NEW YORK (AP) -- Shares of home builders tumbled Friday, along with the broader market, after the Labor Department said that U.S. employers created just 69,000 jobs in May, the fewest in a year, while the unemployment rate ticked up.
The government also said Friday that the economy created far fewer jobs in the previous two months than first thought. It revised those figures down to show 49,000 fewer jobs created. The unemployment rate rose to 8.2 percent from 8.1 percent in April, the first increase in 11 months.
Shares of home builders fell about 5 percent, marking the third straight day of losses.
Job creation is the fuel for the nation's economic growth. When more people have jobs, more consumers have money to spend — and consumer spending drives much of the economy.
The housing industry, especially new home construction, is particularly sensitive to fluctuations in employment and job creation. People who are out of work, or are worried that they soon could be jobless, are less likely to risk investing in a new home. Being unemployed makes it difficult to get a mortgage.

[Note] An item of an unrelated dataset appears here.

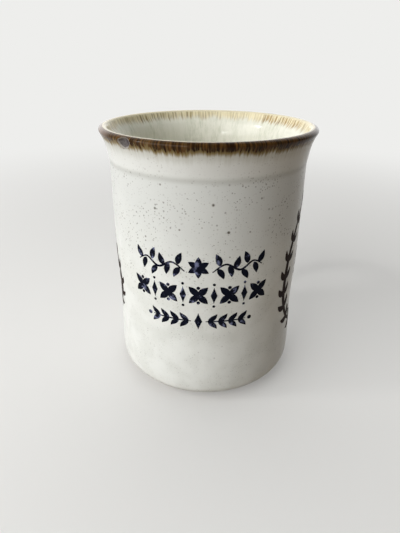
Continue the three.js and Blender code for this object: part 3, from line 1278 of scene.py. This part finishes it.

The jobs news overshadowed Commerce Department data, also released Friday, that showed that builders increased spending on construction projects for a second month in April.
Residential construction and new home sales also increased, which could be seen as signs that housing demand has stabilized after years of weakness.
D.R. Horton Inc. posted one of the sector's biggest declines, falling $1.54, or 9.3 percent, to $15.06 in midday trading. Lennar Corp. dropped $2.22, or 8.1 percent, to $25.07.
Ryland Group fell $1.61, or 7.2 percent, to $20.75. Beazer Homes USA Inc. lost 18 cents, or 6.9 percent, to $2.43. Hovnanian Enterprises Inc. fell 11 cents, or 5.9 percent, to $1.76, and KB Home fell 41 cents, or 5.6 percent, to $6.85.